Long term debt is -surprise- long term. So it doesn't have to be paid back in the next two years (that's the usual definition).

http://ir.tesla.com/secfiling.cfm?filingID=1564590-16-26820&...

If you want to know when capital needs to be raised, this document has a cashflow section. It's not 100% enough to know how the cash-on-the-running-account situation is, but it's certainly a good starting point.

Cash and cash equivalents at end of period: $ 3,084,257 (in 1000)

TLDR is: Tesla has 3 billion in the bank, and is using in it's new fast investment rampup plan for the gigafactory about 250 million per quarter, but let's say that doubles, ok, then we have about 3 years. Given that in that time, some long term debt will become short term debt, let's say further analysis will probably shorten that, but even shortened it will be more than 2 years. So ... 2.5 years ?

Yes it's net worth if you add it all up is negative, just like every other company these days (the 2008 FED recovery plan has made sure that the holdouts didn't hold. They offer 1% or so long term debt to companies, companies took it and, effectively and predictably, paid it out to shareholders. Barring exceptions, every large company has negative value.
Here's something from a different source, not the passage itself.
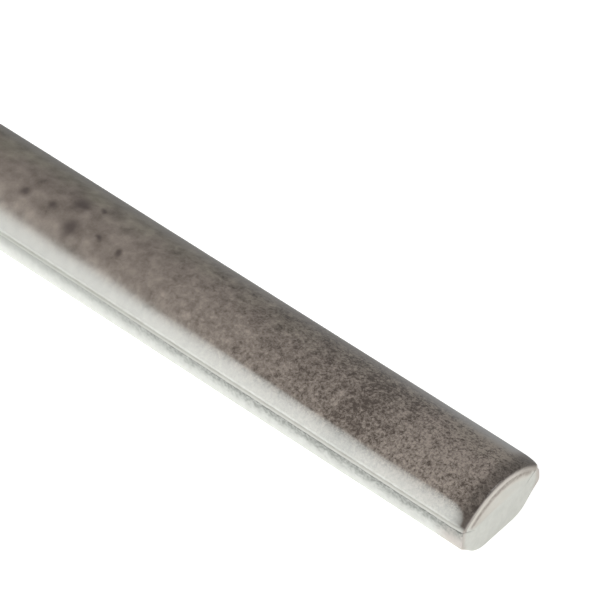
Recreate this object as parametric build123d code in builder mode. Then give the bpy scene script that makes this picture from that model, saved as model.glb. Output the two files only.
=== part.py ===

At least Musk is spending it on infrastructure and research & development). If you're going to refuse to invest in net-negative-worth companies you're going to be missing out on a lot, and even the champions of that approach, like Warren Buffett, don't do it in practice (despite rhetoric to the contrary). Not that they have a real choice, of course, but still.


Wish I could read the full article, but I'm not installing an app just to read that article. Moving on...


This article is on Seeking Alpha. That is as much as you need to know.